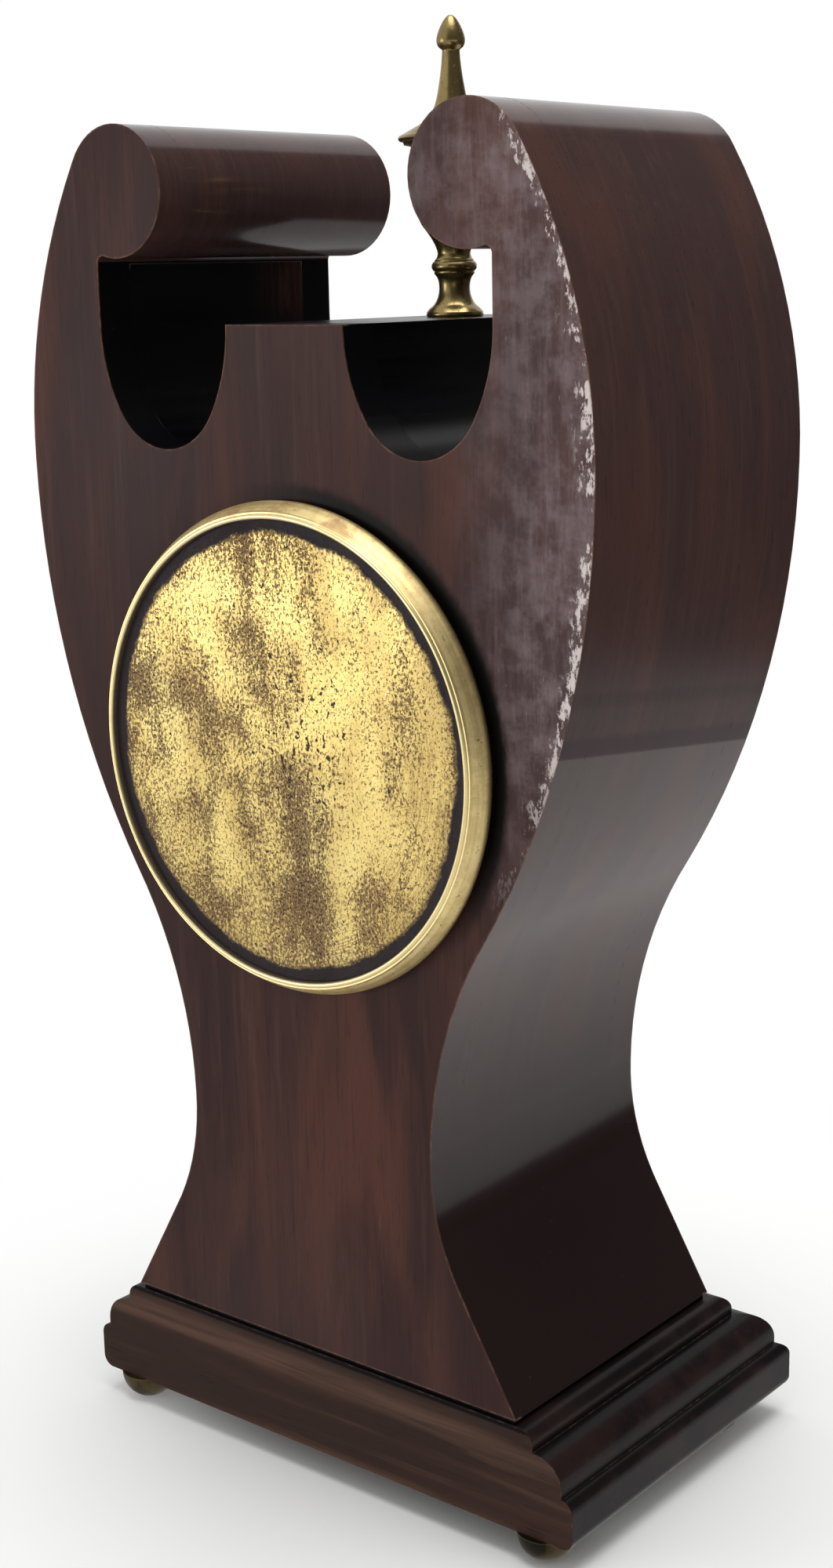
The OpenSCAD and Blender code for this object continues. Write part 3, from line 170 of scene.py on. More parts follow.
class Finish:
    """A material with one Principled shader, and short words for its nodes."""

    def __init__(self, name, world=None):
        self.material = world or bpy.data.materials.new(name)
        self.material.use_nodes = True
        self.tree = self.material.node_tree
        self.tree.nodes.clear()

    def node(self, kind, settings=None, inputs=None, out=0):
        made = self.tree.nodes.new(kind)
        for key, value in (settings or {}).items():
            setattr(made, key, value)
        for key, value in (inputs or {}).items():
            self.feed(made.inputs[key], value)
        return None if out is None else Val(self, made.outputs[out])

    def feed(self, socket, value):
        if isinstance(value, Val):
            self.tree.links.new(value.socket, socket)
        elif isinstance(value, tuple) and len(value) == 3 and socket.type == "RGBA":
            socket.default_value = (*value, 1.0)
        else:
            socket.default_value = value

    def place(self):
        """The point on the object, in millimetres."""
        at = self.node("ShaderNodeTexCoord", out="Object")
        return self.node("ShaderNodeVectorMath", {"operation": "SCALE"}, {0: at, "Scale": 1000.0})

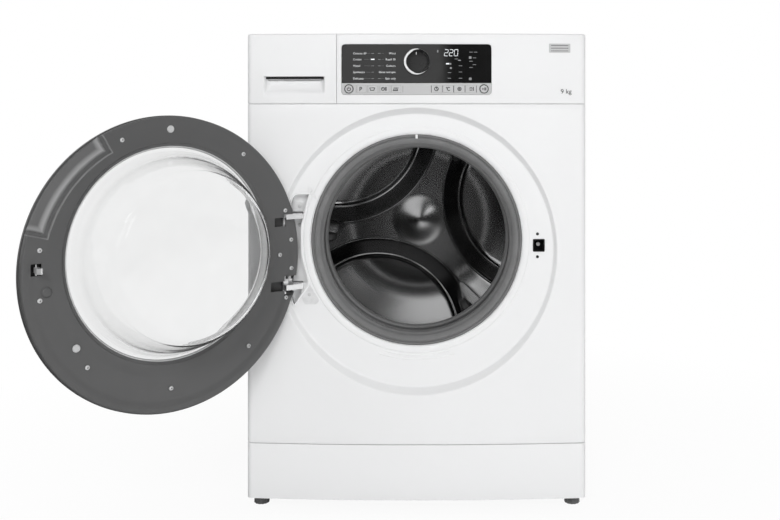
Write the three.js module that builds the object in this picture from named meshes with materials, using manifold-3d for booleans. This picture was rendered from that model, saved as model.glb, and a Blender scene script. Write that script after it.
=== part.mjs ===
// Front load washing machine as an assembly of separate parts, in millimetres.
// +Z is up, the door side faces -Y, and the origin is on the floor under the cabinet's centre.
import * as THREE from "three";
import { mergeVertices } from "three/addons/utils/BufferGeometryUtils.js";
import Module from "manifold-3d";

const wasm = await Module();
wasm.setup();

// ---- Cabinet -------------------------------------------------------------
const cabinetWidth = 600;
const cabinetDepth = 600;
const cabinetHeight = 845;
const frontBow = 11; // how far the middle of the front stands ahead of its side edges
const frontCorner = 10;
const frontReturn = 22; // depth of the front mouldings' side returns
const plinthClearance = 23; // floor to the underside of the base
const kickHeight = 98;
const consoleHeight = 124;
const worktopThickness = 30;
const topBevel = 6;
const sheet = 1; // pressed steel
const frontSheet = 1.2;
const moulding = 2.4; // plastic wall
const seam = 1.2; // visible joint line between the front pieces
const gap = 0.3; // clearance between pieces that seat on each other
const flangeWidth = 28;

// ---- Porthole and dish ---------------------------------------------------
const portholeRadius = 188;
const tubHousingClearance = 6; // dispenser housing to the tub's flange
const dishDrop = 19; // the dish and the door ring sit this far below the porthole's axis
const dishClearance = 0.5; // closed door to the edge of the dish floor
const dishFlare = 10; // how much wider the dish is at its rim
const dishDepth = 6; // behind the front's side edges
const portholeFlange = 12;
const pocketHeight = 204;
const pocketShift = 1; // the hinge pocket's middle above the dish centre
const pocketDepth = 39; // below the dish floor
const pocketRimWidth = 12;

// ---- Door ----------------------------------------------------------------
const doorOpenAngle = 140;
const hingeInset = 16; // hinge axis inside the edge of the door ring
const hingeAxisSetback = 0.38; // the hinge axis behind the bowed front beside it
const openClearance = 1.5; // how far ahead of the hinge axis the open door's near side stops
const doorLap = 53; // how far the closed door laps over the porthole's edge
const shellOverhang = 1.5; // door shell outside the door ring
const windowInset = 13; // the door's window inside the porthole's edge
const doorFaceGap = 2.5; // dish floor to the closed door's inner face
const doorRimDepth = 21;
const doorDomeDepth = 47;
const hingeSideDepth = 13.5; // the door's thickness beside the hinge axis
const doorWall = 3;
const glassWall = 4;
const bowlDepth = 92;
const bowlTaper = 57; // the bowl's end inside the window's edge
const bowlShoulder = 15; // depth of the curve between the bowl's side and end
const hingeSpread = 62; // hinge ears above and below the dish centre
const hingeEarHeight = 8;
const hingeEarRadius = 8;
const knuckleHeight = 10;
const knuckleRadius = 6;
const pinRadius = 3;
const gripFrom = 14; // degrees round the ring
const gripTo = 66;
const gripMargin = 12; // window opening to the finger grip
const gripFloorClearance = 9; // front of the door's rim to the floor of the finger grip
const latchInset = 24; // latch inside the edge of the door ring
const latchRise = 9; // latch above the dish centre
const latchSlotWidth = 21;
const latchSlotHeight = 22.5;
const lockDepth = 34;
const lockClearance = 9; // door lock outside the porthole's edge
const latchReach = 19;
const latchWindowWidth = 16; // the hook's opening in the door ring
const latchWindowHeight = 18;
const latchPinRadius = 1.2;

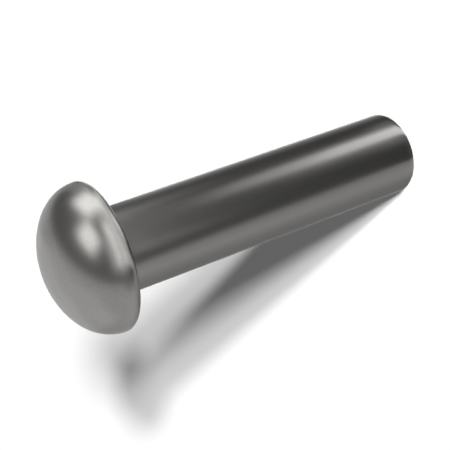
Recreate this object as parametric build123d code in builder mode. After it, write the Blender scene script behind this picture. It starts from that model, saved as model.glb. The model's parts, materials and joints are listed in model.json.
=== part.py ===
"""A solid round-head rivet, cold headed in one piece from a length of round bar.

Millimetres. +Z runs along the shank towards the crown of the head, and the origin is the
centre of the head's bearing face, so the shank hangs below it down to the tail end.
"""

import os
from math import sqrt

from build123d import *

# Driving dimensions, for a quarter-inch by one-inch rivet
shank_diameter = 6.35
shank_length = 25.4  # from the bearing face to the tail end
head_diameter = 11.11
head_height = 4.6  # from the bearing face to the crown
rim_radius = 0.65  # round between the bearing face and the widest part of the head
neck_radius = 0.3  # fillet between the shank and the bearing face
tail_radius = 0.75  # round that tumbling leaves on the sheared edge of the tail

shank_radius = shank_diameter / 2
head_radius = head_diameter / 2

# The middle weight that makes a three-point curve an exact quarter of an ellipse
quarter_ellipse_weight = sqrt(1 / 2)

with BuildPart() as rivet:
    # The head is half of its section turned about the axis: a flat bearing face, the
    # rounded rim, and a crown whose line is a quarter of an ellipse, flattest on the axis
    with BuildSketch(Plane.XZ):
        with BuildLine():
            bearing_line = Line((0, 0), (head_radius - rim_radius, 0))
            rim_line = CenterArc(
                center=(head_radius - rim_radius, rim_radius),
                radius=rim_radius,
                start_angle=-90,
                arc_size=90,
            )
            crown_line = Bezier(
                rim_line @ 1,
                (head_radius, head_height),
                (0, head_height),
                weights=[1, quarter_ellipse_weight, 1],
            )
            Line(crown_line @ 1, bearing_line @ 0)
        make_face()
    revolve(axis=Axis.Z)

    # The shank is the bar itself, left at its own diameter under the head
    with BuildSketch(Plane.XY):
        Circle(shank_radius)
    extrude(amount=-shank_length)

    # The sheared edge of the tail, and the inside corner where the shank meets the head
    tail_edge = rivet.edges().group_by(Axis.Z)[0]
    fillet(tail_edge, tail_radius)
    bearing_edges = rivet.edges().filter_by(GeomType.CIRCLE).filter_by_position(Axis.Z, 0, 0)
    neck_edge = bearing_edges.sort_by(SortBy.RADIUS)[0]
    fillet(neck_edge, neck_radius)

rivet.part.label = "rivet"
os.makedirs("parts", exist_ok=True)
export_step(rivet.part, "parts/rivet.step")
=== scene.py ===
"""The finish of a solid round-head rivet, with its floor, its studio lights and its camera."""

import json
from math import cos, pi, radians, sin, tan

import bmesh
import bpy
from mathutils import Matrix, Vector


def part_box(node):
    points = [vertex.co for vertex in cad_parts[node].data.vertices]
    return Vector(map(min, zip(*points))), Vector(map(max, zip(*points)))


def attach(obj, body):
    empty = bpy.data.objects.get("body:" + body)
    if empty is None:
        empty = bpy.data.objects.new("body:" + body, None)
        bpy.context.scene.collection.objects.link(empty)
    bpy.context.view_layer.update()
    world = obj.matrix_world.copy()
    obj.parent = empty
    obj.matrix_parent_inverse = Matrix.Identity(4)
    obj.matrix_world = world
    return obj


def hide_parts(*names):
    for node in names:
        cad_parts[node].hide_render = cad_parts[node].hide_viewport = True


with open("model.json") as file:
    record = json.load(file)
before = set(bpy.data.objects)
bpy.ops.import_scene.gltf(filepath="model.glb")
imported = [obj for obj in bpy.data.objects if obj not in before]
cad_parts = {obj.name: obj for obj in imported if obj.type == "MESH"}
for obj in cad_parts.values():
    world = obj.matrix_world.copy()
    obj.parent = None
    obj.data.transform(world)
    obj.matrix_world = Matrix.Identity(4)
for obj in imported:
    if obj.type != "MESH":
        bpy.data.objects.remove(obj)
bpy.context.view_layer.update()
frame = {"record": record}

# The rivet's form
# One length of quarter-inch steel bar with a head upset on it cold between two dies. It is
# a body of revolution, so its outline is drawn once and spun round its axis.
mm = 0.001
low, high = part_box("rivet")
shank = next(mount for mount in frame["record"]["mounts"] if mount["name"] == "shank")
shank_radius = shank["dims"]["r_mm"] * mm
neck_radius = -shank["pos_m"][2]
wall_end = shank["pos_m"][2] - shank["dims"]["length_mm"] * mm
tail_end = low.z
tail_radius = wall_end - tail_end
head_radius = (high.x - low.x) / 2
crown = high.z
rim_radius = 0.65 * mm


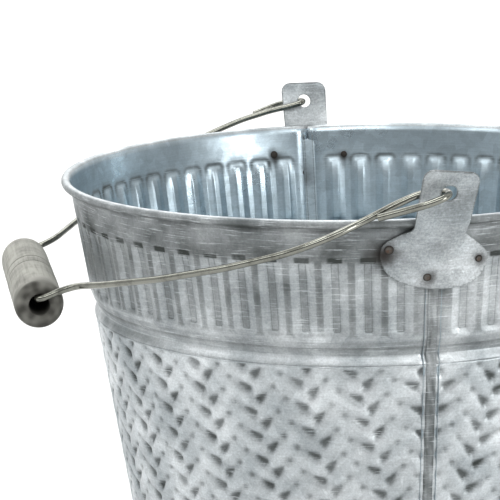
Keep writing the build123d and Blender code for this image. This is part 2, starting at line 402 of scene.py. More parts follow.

■ **TASK OBJECTIVE**: Quote word for word the lines from the line holding "# The shank" through the line holding "zip(*points))), Vector(map(max, zip(*points)))"; include both of those lines and add nothing.

■ **FINISHED TASK**:
    # The shank is the bar itself, left at its own diameter under the head
    with BuildSketch(Plane.XY):
        Circle(shank_radius)
    extrude(amount=-shank_length)

    # The sheared edge of the tail, and the inside corner where the shank meets the head
    tail_edge = rivet.edges().group_by(Axis.Z)[0]
    fillet(tail_edge, tail_radius)
    bearing_edges = rivet.edges().filter_by(GeomType.CIRCLE).filter_by_position(Axis.Z, 0, 0)
    neck_edge = bearing_edges.sort_by(SortBy.RADIUS)[0]
    fillet(neck_edge, neck_radius)

rivet.part.label = "rivet"
os.makedirs("parts", exist_ok=True)
export_step(rivet.part, "parts/rivet.step")
=== scene.py ===
"""The finish of a solid round-head rivet, with its floor, its studio lights and its camera."""

import json
from math import cos, pi, radians, sin, tan

import bmesh
import bpy
from mathutils import Matrix, Vector


def part_box(node):
    points = [vertex.co for vertex in cad_parts[node].data.vertices]
    return Vector(map(min, zip(*points))), Vector(map(max, zip(*points)))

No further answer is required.